__Set problem__:
Below is a listing; restate from it, character for character, the lines beginning at the line holding "# Values that the record states" and ending at the line holding "low, high = Vector((1e9,)", both included.

☆ ☆ ☆

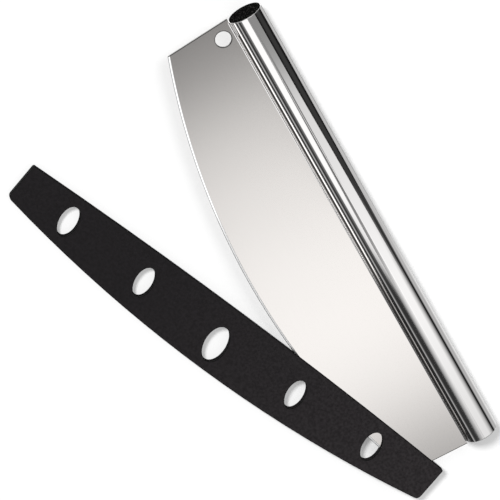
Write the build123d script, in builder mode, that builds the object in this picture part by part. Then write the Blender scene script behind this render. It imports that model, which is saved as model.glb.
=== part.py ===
from build123d import *
import os
from math import asin, cos, degrees, radians, sin

# Rocking pizza knife: a wide curved blade under a tubular handle, with a slip-on edge guard.
# It lies flat on a table with the guard swung partly off the blade. Lengths are millimetres.
# +X runs along the handle from the end with the hanging hole, the cutting edge faces -Y,
# +Z is up, and the origin is the middle of the hanging hole.

# Blade: a flat steel plate, square at the handle, curved and ground at the cutting edge
blade_length = 355.6
blade_thickness = 1.5
corner_drop = 57.7
edge_drop = 86.5
end_lean = 2.5
bevel_width = 1.5
bevel_depth = 0.6
hole_diameter = 11.0
hole_inset = 10.9
hole_drop = 20.5

# Handle: sheet rolled into a tube, its two lips closing on the blade
tube_diameter = 24.0
tube_sheet = 1.0
end_overhang = 2.5
lip_drop = 12.9
lip_root_round = 1.2
rim_round = 0.3

# End plugs: a low domed head on a hollow stem with sealing fins
plug_head_lap = 0.4
plug_head_height = 0.5
plug_dome = 0.3
plug_head_round = 0.3
plug_depth = 9.0
plug_stem_gap = 0.7
plug_wall = 1.6
plug_floor = 1.5
fin_count = 3
fin_land = 0.4
fin_foot = 1.4

# Guard: a flat moulded sheath, open along its top edge, with oval holes
guard_length = 367.3
guard_depth_end = 27.1
guard_depth_middle = 43.0
guard_top_bulge = 3.6
guard_wall = 1.4
guard_web = 1.6
guard_play = 0.3
seat_clearance = 0.5
bottom_corner_round = 3.8
top_corner_round = 1.2
guard_edge_round = 0.5
oval_spacing = 67.9
oval_row_shift = -5.0
oval_slant = 12.0
side_oval_height = 21.8
side_oval_width = 13.0
middle_oval_height = 26.4
middle_oval_width = 16.4
middle_oval_lowering = 4.0

# Pose: the guard is turned about a point in the blade near its far end
pivot_inset = 16.4
pivot_drop = 33.7
guard_open_angle = 21.3

cut_overrun = 5.0

# Places in the blade's own plane, measured from the hanging hole, x along and y across
tube_radius = tube_diameter / 2
bore_radius = tube_radius - tube_sheet
blade_start = -hole_inset
blade_end = blade_start + blade_length
blade_mid = (blade_start + blade_end) / 2
tube_start = blade_start + end_overhang
tube_end = blade_end - end_overhang
tube_length = tube_end - tube_start
axis_y = hole_drop
seat_y = axis_y - bore_radius
shoulder_y = axis_y - tube_radius
corner_y = axis_y - corner_drop
edge_y = axis_y - edge_drop
guard_slot = blade_thickness + 2 * guard_play
guard_thickness = guard_slot + 2 * guard_wall
guard_half = guard_length / 2

# Guard's own origin is the middle of the straight line between its top corners
pivot = Vector(tube_end - pivot_inset, axis_y - pivot_drop)
seated = Vector(blade_mid, edge_y - seat_clearance - guard_web + guard_depth_middle)
guard_origin = pivot + (seated - pivot).rotate(Axis.Z, guard_open_angle)

# The tube and the guard's far corner touch the table, which tilts the blade's plane a little
far_corner = Vector(bottom_corner_round - guard_half, bottom_corner_round - guard_depth_end)
far_corner_y = guard_origin.Y + far_corner.rotate(Axis.Z, guard_open_angle).Y - bottom_corner_round
lie_angle = degrees(asin((tube_radius - guard_thickness / 2) / (axis_y - far_corner_y)))

blade_normal = Vector(0, -sin(radians(lie_angle)), cos(radians(lie_angle)))
blade_plane = Plane(origin=(0, 0, 0), x_dir=(1, 0, 0), z_dir=blade_normal)
guard_plane = Plane(blade_plane.location * Location(guard_origin, (0, 0, guard_open_angle)))


def handle_section_plane(x, direction):
    """A plane across the handle at x, facing along X in the given direction, its y to the edge."""
    centre = blade_plane.from_local_coords(Vector(x, axis_y, 0))
    return Plane(origin=centre, x_dir=blade_normal * direction, z_dir=(direction, 0, 0))


# Blade plate, seated between the handle's lips
with BuildPart() as blade:
    left_corner = (blade_start + end_lean, corner_y)
    right_corner = (blade_end - end_lean, corner_y)
    with BuildSketch(blade_plane):
        with BuildLine():
            Polyline(
                left_corner,
                (blade_start, shoulder_y),
                (tube_start, shoulder_y),
                (tube_start, seat_y),
                (tube_end, seat_y),
                (tube_end, shoulder_y),
                (blade_end, shoulder_y),
                right_corner,
            )
            ThreePointArc(right_corner, (blade_mid, edge_y), left_corner)
        make_face()
    extrude(amount=blade_thickness / 2, both=True)
    # Both sides of the curved edge are ground back to a narrow cutting land
    for flat in blade.faces().filter_by(GeomType.PLANE).sort_by(SortBy.AREA)[-2:]:
        edge_line = flat.edges().filter_by(GeomType.CIRCLE)
        chamfer(edge_line, length=bevel_width, length2=bevel_depth, reference=flat)
    with Locations(blade_plane):
        Hole(radius=hole_diameter / 2)

# Handle tube with its slit and the two lips that close on the blade
with BuildPart() as handle_tube:
    with BuildSketch(handle_section_plane(tube_start, 1)) as section:
        Circle(tube_radius)
        Rectangle(blade_thickness + 2 * tube_sheet, lip_drop, align=(Align.CENTER, Align.MIN))
        # The rolled sheet turns into each lip on a small radius
        roots = section.vertices().filter_by_position(Axis.Y, bore_radius / 2, tube_radius)
        fillet(roots, radius=lip_root_round)
        Circle(bore_radius, mode=Mode.SUBTRACT)
        Rectangle(
            blade_thickness,
            lip_drop + cut_overrun,
            align=(Align.CENTER, Align.MIN),
            mode=Mode.SUBTRACT,
        )
    extrude(amount=tube_length)
    # The cut ends of the tube are broken on their outer edge
    outer_rims = handle_tube.edges().filter_by(GeomType.CIRCLE).filter_by(
        lambda edge: abs(edge.radius - tube_radius) < rim_round
    )
    fillet(outer_rims, radius=rim_round)

os.makedirs("parts", exist_ok=True)

# End plugs, one pressed into each end of the tube
head_radius = bore_radius + plug_head_lap
stem_radius = bore_radius - plug_stem_gap
cup_radius = stem_radius - plug_wall
fin_pitch = plug_depth / (fin_count + 1)
head_top = plug_head_height + plug_dome
for plug_name, mouth, direction in (
    ("hanging_end_plug", tube_start, -1),
    ("far_end_plug", tube_end, 1),
):
    across = handle_section_plane(mouth, direction)
    # Half section: x is the radius and y runs out of the tube along its axis
    half = Plane(origin=across.origin, x_dir=across.x_dir, z_dir=-across.y_dir)
    with BuildPart() as end_plug:
        with BuildSketch(half) as profile:
            with BuildLine():
                Polyline(
                    (0, head_top),
                    (0, -plug_floor),
                    (cup_radius, -plug_floor),
                    (cup_radius, -plug_depth),
                    (stem_radius, -plug_depth),
                    (stem_radius, 0),
                    (head_radius, 0),
                    (head_radius, plug_head_height),
                )
                TangentArc((0, head_top), (head_radius, plug_head_height), tangent=(1, 0))
            make_face()
            rim_corner = profile.vertices().group_by(Axis.X)[-1].sort_by(Axis.Y)[-1]
            fillet(rim_corner, radius=plug_head_round)
        revolve(axis=Axis(half.origin, half.y_dir))
        with BuildSketch(half):
            for fin in range(1, fin_count + 1):
                fin_y = -fin * fin_pitch
                with BuildLine():
                    Polyline(
                        (stem_radius - plug_wall / 2, fin_y - fin_foot / 2),
                        (stem_radius, fin_y - fin_foot / 2),
                        (bore_radius, fin_y - fin_land / 2),
                        (bore_radius, fin_y + fin_land / 2),
                        (stem_radius, fin_y + fin_foot / 2),
                        (stem_radius - plug_wall / 2, fin_y + fin_foot / 2),
                        close=True,
                    )
                make_face()
        revolve(axis=Axis(half.origin, half.y_dir))
    end_plug.part.label = plug_name
    export_step(end_plug.part, f"parts/{plug_name}.step")


def guard_middle_line(x):
    """Half way between the guard's bowed top and bottom edges at x, across its own plane."""
    fade = (x / guard_half) ** 2
    top = guard_top_bulge * (1 - fade)
    bottom = guard_depth_middle - (guard_depth_middle - guard_depth_end) * fade
    return (top - bottom) / 2


# Guard: one moulded sheath
with BuildPart() as blade_guard:
    with BuildSketch(guard_plane) as outline:
        with BuildLine():
            ThreePointArc((-guard_half, 0), (0, guard_top_bulge), (guard_half, 0))
            Line((guard_half, 0), (guard_half, -guard_depth_end))
            ThreePointArc(
                (guard_half, -guard_depth_end),
                (0, -guard_depth_middle),
                (-guard_half, -guard_depth_end),
            )
            Line((-guard_half, -guard_depth_end), (-guard_half, 0))
        make_face()
        fillet(outline.vertices().group_by(Axis.Y)[0], radius=bottom_corner_round)
        fillet(outline.vertices().group_by(Axis.Y)[-1], radius=top_corner_round)
    extrude(amount=guard_thickness / 2, both=True)
    with BuildSketch(guard_plane) as pocket:
        inner_half = guard_half - guard_web
        inner_end = guard_web - guard_depth_end
        with BuildLine():
            Polyline(
                (-inner_half, inner_end),
                (-inner_half, guard_top_bulge + cut_overrun),
                (inner_half, guard_top_bulge + cut_overrun),
                (inner_half, inner_end),
            )
            ThreePointArc(
                (inner_half, inner_end), (0, guard_web - guard_depth_middle), (-inner_half, inner_end)
            )
        make_face()
        fillet(pocket.vertices().group_by(Axis.Y)[0], radius=bottom_corner_round - guard_web)
    extrude(amount=guard_slot / 2, both=True, mode=Mode.SUBTRACT)
    with BuildSketch(guard_plane):
        for step in (-2, -1, 0, 1, 2):
            oval_x = oval_row_shift + step * oval_spacing
            oval_y = guard_middle_line(oval_x)
            if step == 0:
                with Locations((oval_x, oval_y - middle_oval_lowering)):
                    Ellipse(middle_oval_width / 2, middle_oval_height / 2, rotation=oval_slant)
            else:
                with Locations((oval_x, oval_y)):
                    Ellipse(side_oval_width / 2, side_oval_height / 2, rotation=oval_slant)
    extrude(amount=guard_thickness, both=True, mode=Mode.SUBTRACT)
    # The mould leaves no sharp outer edge, on the outline or round the holes
    across_blade = Axis(blade_plane.origin, blade_normal)
    flats = blade_guard.faces().filter_by(across_blade).sort_by(across_blade)
    for skin in (flats[0], flats[-1]):
        fillet(skin.edges(), radius=guard_edge_round)

blade.part.label = "blade"
export_step(blade.part, "parts/blade.step")

handle_tube.part.label = "handle_tube"
export_step(handle_tube.part, "parts/handle_tube.step")

blade_guard.part.label = "blade_guard"
export_step(blade_guard.part, "parts/blade_guard.step")

# Values that the record states
hinge_point = blade_plane.from_local_coords(pivot)
print("lie angle", lie_angle)
print("blade normal", blade_normal.X, blade_normal.Y, blade_normal.Z)
print("guard pivot", hinge_point.X, hinge_point.Y, hinge_point.Z)
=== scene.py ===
import math

import bpy
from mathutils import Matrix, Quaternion, Vector


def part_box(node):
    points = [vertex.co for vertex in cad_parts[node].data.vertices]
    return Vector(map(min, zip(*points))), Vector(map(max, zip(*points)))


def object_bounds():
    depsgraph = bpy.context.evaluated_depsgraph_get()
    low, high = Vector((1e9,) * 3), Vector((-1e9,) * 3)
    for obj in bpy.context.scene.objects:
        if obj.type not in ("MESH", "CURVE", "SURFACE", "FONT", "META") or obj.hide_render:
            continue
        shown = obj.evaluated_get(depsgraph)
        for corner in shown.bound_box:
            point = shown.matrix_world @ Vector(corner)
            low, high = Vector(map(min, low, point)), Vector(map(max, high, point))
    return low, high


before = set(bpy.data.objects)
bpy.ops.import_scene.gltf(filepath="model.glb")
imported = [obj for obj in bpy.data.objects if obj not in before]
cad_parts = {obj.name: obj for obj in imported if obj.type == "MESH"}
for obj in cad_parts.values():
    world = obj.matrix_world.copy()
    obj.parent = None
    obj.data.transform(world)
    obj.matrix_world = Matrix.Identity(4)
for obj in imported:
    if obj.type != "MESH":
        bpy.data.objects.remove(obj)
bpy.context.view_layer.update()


# Blade: one flat plate of stainless steel, cut to a wide curve and ground on both sides of its
# edge. Both faces carry a fine lengthwise polish that still mirrors the room softly.
class Shade:
    """One socket of a node tree. Arithmetic on it adds Math nodes, and node() adds any other."""

    def __init__(self, tree, socket=None):
        self.tree = tree
        self.socket = socket

    def node(self, kind, settings=None, sockets=None, out=0):
        """Adds a node: its settings first, then the values or links of its sockets."""
        made = self.tree.nodes.new(kind)
        for name, value in (settings or {}).items():
            if name == "stops":
                band = made.color_ramp
                while len(band.elements) < len(value):
                    band.elements.new(1.0)
                for stop, (place, colour) in zip(band.elements, value):
                    stop.position = place
                    stop.color = colour if hasattr(colour, "__len__") else (colour,) * 3 + (1.0,)
            elif name == "easing":
                made.color_ramp.interpolation = value
            else:
                setattr(made, name, value)
        for name, value in (sockets or {}).items():
            if isinstance(value, Shade):
                self.tree.links.new(value.socket, made.inputs[name])
            else:
                made.inputs[name].default_value = value
        return Shade(self.tree, made.outputs[out] if len(made.outputs) else None)

    def maths(self, operation, first, second=0.0):
        return self.node("ShaderNodeMath", {"operation": operation}, {0: first, 1: second})

    def __add__(self, other):
        return self.maths("ADD", self, other)

    def __sub__(self, other):
        return self.maths("SUBTRACT", self, other)

    def __rsub__(self, other):
        return self.maths("SUBTRACT", other, self)

    def __mul__(self, other):
        return self.maths("MULTIPLY", self, other)

    def __truediv__(self, other):
        return self.maths("DIVIDE", self, other)

    def __pow__(self, other):
        return self.maths("POWER", self, other)

    __radd__ = __add__
    __rmul__ = __mul__


def new_finish(name):
    """A material with an empty node tree, and the start of its nodes."""
    made = bpy.data.materials.new(name)
    made.use_nodes = True
    made.node_tree.nodes.clear()
    return made, Shade(made.node_tree)


def spots(where, scale, detail, roughness=0.5):
    """Cloudy spots, so many to the metre, with finer ones inside them."""
    sockets = {"Vector": where, "Scale": scale, "Detail": detail, "Roughness": roughness}
    return where.node("ShaderNodeTexNoise", {}, sockets)


def relief(height, strength, depth):
    """A relief that tilts the surface's shine, with its depth in metres."""
    sockets = {"Height": height, "Strength": strength, "Distance": depth}
    return height.node("ShaderNodeBump", {}, sockets)


def polish_lines(place, spread, detail, roughness=0.5):
    """The lines that a polishing belt leaves, drawn out along X, and their relief."""
    along = place.node("ShaderNodeMapping", {}, {"Vector": place, "Scale": spread})
    lines = spots(along, scale=1.0, detail=detail, roughness=roughness)
    return lines, relief(lines, strength=0.01, depth=0.0001)


def tinted(share, first, second):
    """A colour between two others, the second one where the share is 1."""
    colours = {0: share, 6: first, 7: second}
    return share.node("ShaderNodeMix", {"data_type": "RGBA"}, colours, out=2)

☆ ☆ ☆

__Response for this exercise__:
# Values that the record states
hinge_point = blade_plane.from_local_coords(pivot)
print("lie angle", lie_angle)
print("blade normal", blade_normal.X, blade_normal.Y, blade_normal.Z)
print("guard pivot", hinge_point.X, hinge_point.Y, hinge_point.Z)
=== scene.py ===
import math

import bpy
from mathutils import Matrix, Quaternion, Vector


def part_box(node):
    points = [vertex.co for vertex in cad_parts[node].data.vertices]
    return Vector(map(min, zip(*points))), Vector(map(max, zip(*points)))


def object_bounds():
    depsgraph = bpy.context.evaluated_depsgraph_get()
    low, high = Vector((1e9,) * 3), Vector((-1e9,) * 3)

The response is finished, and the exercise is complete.